◆ What needs to be done:
Only one span of the listing below is wanted: the lines from the one with "Turn this picture" through the one with "import Part", reproduced exactly, both ends kept.

Object modeling scripts:
--

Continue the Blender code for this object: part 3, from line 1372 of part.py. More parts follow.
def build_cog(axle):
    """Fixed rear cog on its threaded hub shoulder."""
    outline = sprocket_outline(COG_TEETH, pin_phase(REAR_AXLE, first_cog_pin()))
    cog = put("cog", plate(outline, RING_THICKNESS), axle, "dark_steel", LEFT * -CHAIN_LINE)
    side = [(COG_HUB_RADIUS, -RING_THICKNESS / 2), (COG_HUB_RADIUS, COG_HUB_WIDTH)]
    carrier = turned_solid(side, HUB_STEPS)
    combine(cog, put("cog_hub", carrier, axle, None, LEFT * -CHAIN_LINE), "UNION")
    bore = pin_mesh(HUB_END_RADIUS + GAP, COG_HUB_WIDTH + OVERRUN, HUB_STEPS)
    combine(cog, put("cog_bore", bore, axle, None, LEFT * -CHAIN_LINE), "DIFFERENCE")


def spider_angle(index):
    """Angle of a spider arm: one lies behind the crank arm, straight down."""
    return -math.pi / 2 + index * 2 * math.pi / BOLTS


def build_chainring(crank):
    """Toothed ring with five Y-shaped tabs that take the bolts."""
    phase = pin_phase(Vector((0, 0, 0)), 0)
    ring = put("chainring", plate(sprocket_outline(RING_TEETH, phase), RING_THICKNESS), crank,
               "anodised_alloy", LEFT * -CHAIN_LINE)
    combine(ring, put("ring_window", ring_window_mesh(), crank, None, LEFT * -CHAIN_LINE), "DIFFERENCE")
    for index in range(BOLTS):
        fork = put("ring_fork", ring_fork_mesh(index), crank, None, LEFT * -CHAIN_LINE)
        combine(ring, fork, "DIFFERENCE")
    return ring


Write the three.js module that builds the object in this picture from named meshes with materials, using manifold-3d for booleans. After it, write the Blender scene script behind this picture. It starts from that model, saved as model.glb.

--

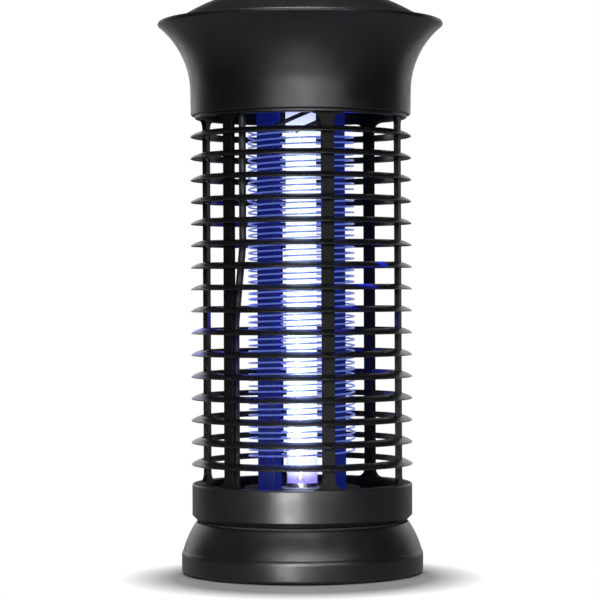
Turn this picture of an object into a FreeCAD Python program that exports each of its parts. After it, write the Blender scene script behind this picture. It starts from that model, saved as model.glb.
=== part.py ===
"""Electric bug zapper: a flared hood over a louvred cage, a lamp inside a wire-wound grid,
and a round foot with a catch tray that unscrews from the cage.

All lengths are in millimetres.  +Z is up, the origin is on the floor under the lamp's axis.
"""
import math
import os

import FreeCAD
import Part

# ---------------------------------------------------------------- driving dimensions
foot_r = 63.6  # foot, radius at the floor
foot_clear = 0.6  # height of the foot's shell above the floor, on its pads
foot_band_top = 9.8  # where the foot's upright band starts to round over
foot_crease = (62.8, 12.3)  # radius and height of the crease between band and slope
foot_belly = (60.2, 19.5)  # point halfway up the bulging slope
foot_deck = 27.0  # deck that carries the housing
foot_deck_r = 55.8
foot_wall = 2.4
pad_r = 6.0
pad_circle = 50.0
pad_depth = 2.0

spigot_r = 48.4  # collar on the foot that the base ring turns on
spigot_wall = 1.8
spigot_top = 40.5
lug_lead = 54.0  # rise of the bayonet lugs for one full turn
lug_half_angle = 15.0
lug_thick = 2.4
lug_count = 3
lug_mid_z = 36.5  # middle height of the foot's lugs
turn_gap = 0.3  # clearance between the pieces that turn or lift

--

◆ Problem solution:
Turn this picture of an object into a FreeCAD Python program that exports each of its parts. After it, write the Blender scene script behind this picture. It starts from that model, saved as model.glb.
=== part.py ===
"""Electric bug zapper: a flared hood over a louvred cage, a lamp inside a wire-wound grid,
and a round foot with a catch tray that unscrews from the cage.

All lengths are in millimetres.  +Z is up, the origin is on the floor under the lamp's axis.
"""
import math
import os

import FreeCAD
import Part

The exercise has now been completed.